Mahkemece, Ankara 11. Asliye Hukuk Mahkemesinin 2007/451 Esas, 2011/188 Karar sayılı davasında aynı taşınmazdaki bağımsız bölümler yönünden davanın kabulüne karar verildiği ve kararın kesinleştiği gerekçesiyle davanın kabulüne ilişkin verilen karara karşı davalının yaptığı istinaf başvurusu Ankara Bölge Adliye Mahkemesi 16.Hukuk Dairesi tarafından esastan reddedilmiştir.
Bilindiği üzere; 6100 sayılı HMK."nın 362.maddesinde bölge adliye mahkemelerinin temyiz olunamayan kararları düzenlenmiş, 1/a bendinde de miktar veya değeri kırk bin Türk lirasını (bu tutar dahil) geçmeyen davalara ilişkin kararlar" hükmüne yer verilmiş, 2018 yılı itibarıyla HMK"nın 362/1-a bendinde belirtilen 40.000.00 TL’lik kesinlik sınırı 47.530.00 TL olarak uygulanmaya başlamıştır.
Hemen belirtilmelidir ki, pay oranında açılan muris muvazaası hukuksal nedenine dayalı davalarda dava değeri davayı açan mirasçı veya mirasçıların her birinin payına isabet eden değerdir.

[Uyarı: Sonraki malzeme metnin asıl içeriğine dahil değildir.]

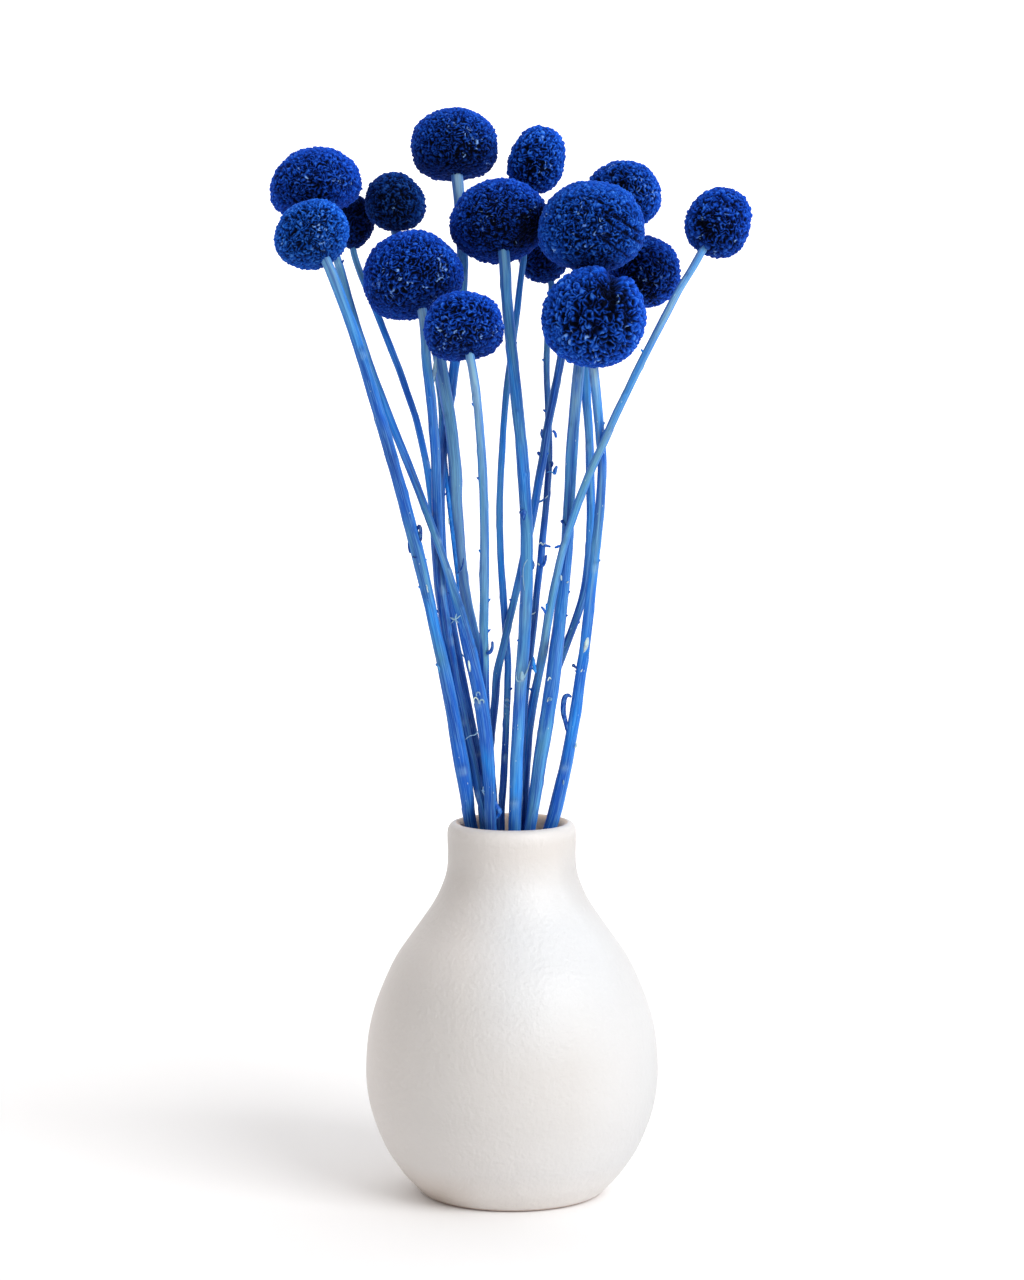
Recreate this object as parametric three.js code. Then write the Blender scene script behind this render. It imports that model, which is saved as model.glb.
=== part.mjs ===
// A bunch of fifteen dyed billy buttons (Craspedia globosa) standing in a matte ceramic bud vase.
// Millimetres, +Z up. The origin is the middle of the vase's foot; the front of the bunch faces -Y.
import * as THREE from 'three';

// ---------------------------------------------------------------- driving dimensions
const VASE_HEIGHT = 120;        // foot to the crest of the lip
const FOOT_RADIUS = 27.1;       // flat ring and base that the vase rests on
const BELLY_RADIUS = 46.8;      // widest, at z = 40
const NECK_RADIUS = 20.46;      // narrowest outside, at z = 109
const LIP_RADIUS = 20.6;        // outside of the rolled lip
const MOUTH_RADIUS = 15.7;      // inside of the mouth
const FLOOR_THICKNESS = 5;      // base of the vase
const VASE_SIDES = 48;
const STEM_SIDES = 8;           // faces round a stem
const STEM_RINGS = 28;          // sections along a stem
const HEAD_SIDES = 16;          // faces round a flower head
const HEAD_RINGS = 11;          // sections from the base to the crown of a head
const SOCKET_DEPTH = 1.0;       // dimple in the base of a head, over the end of its stem
const SOCKET_GAP = 0.55;        // clear space between a stem's end and the socket

// colours (sRGB)
const CERAMIC_WHITE = 0xe9e6e1;
const STEM_BLUE = 0x2f5f9e;
const HEAD_BLUE = 0x12308f;

// ---------------------------------------------------------------- vase profile [radius, z]
const VASE_OUTSIDE = [
    [FOOT_RADIUS, 0], [28.9, 0.45], [30.2, 1.5], [31.9, 3.4], [34.38, 6], [37.34, 10], [40.52, 15], [43.17, 21],
    [45.46, 28], [BELLY_RADIUS - 0.05, 36], [BELLY_RADIUS - 0.04, 44], [45.97, 52], [44.1, 60], [41.09, 68], [37.31, 76], [32.58, 83],
    [28.34, 89], [25.02, 94], [22.55, 99], [20.9, 104], [NECK_RADIUS, 109], [LIP_RADIUS, 114], [LIP_RADIUS - 0.03, 117.4],
    [20.1, 118.8], [19.25, 119.65],
];
const VASE_LIP = [18.15, VASE_HEIGHT];
const VASE_INSIDE = [
    [17.05, 119.65], [16.2, 118.8], [MOUTH_RADIUS + 0.05, 117.3], [MOUTH_RADIUS, 112], [15.9, 108], [16.3, 104], [17.7, 99],
    [20.0, 94], [23.3, 89], [27.6, 83], [32.5, 76], [36.5, 68], [39.6, 60], [41.6, 52], [42.5, 44], [42.4, 36], [41.0, 28],
    [38.6, 21], [35.5, 15], [31.0, 10.2], [26, 7.2], [20, FLOOR_THICKNESS + 0.3],
];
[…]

Somut olayda, çekişme konusu taşınmazın dava tarihi itibariyla keşfen saptanan değeri 325.000,00 TL olup, her bir davacının 1/9 miras payına isabet eden 36.111,11 TL’nin 2018 yılı itibarıyla temyiz kesinlik sınırı olan 47.530,00 TL’nin altında kaldığı anlaşılmaktadır.
Diğer taraftan, temyiz kesinlik sınırı içinde kalması nedeniyle temyiz kabiliyeti bulunmayan kararlar hakkında 01.06.1990 gün ve 3/4 sayılı İçtihadı Birleştirme Kararı uyarınca Yargıtayca da bir karar verilebileceği açıktır.
Yukarıda açıklanan nedenlerle temyiz kesinlik sınırı içinde kaldığı anlaşılan eldeki dava yönünden davalının temyiz dilekçesinin değerden REDDİNE, 24.11.2020 tarihinde yürürlüğe giren Avukatlık Ücret Tarifesi gereğince gelen temyiz edilen vekili için 3.050.00. TL. duruşma vekâlet ücretinin temyiz edenden alınmasına, peşin alınan harcın temyiz edene geri verilmesine, 09/02/2021 tarihinde oybirliğiyle karar verildi.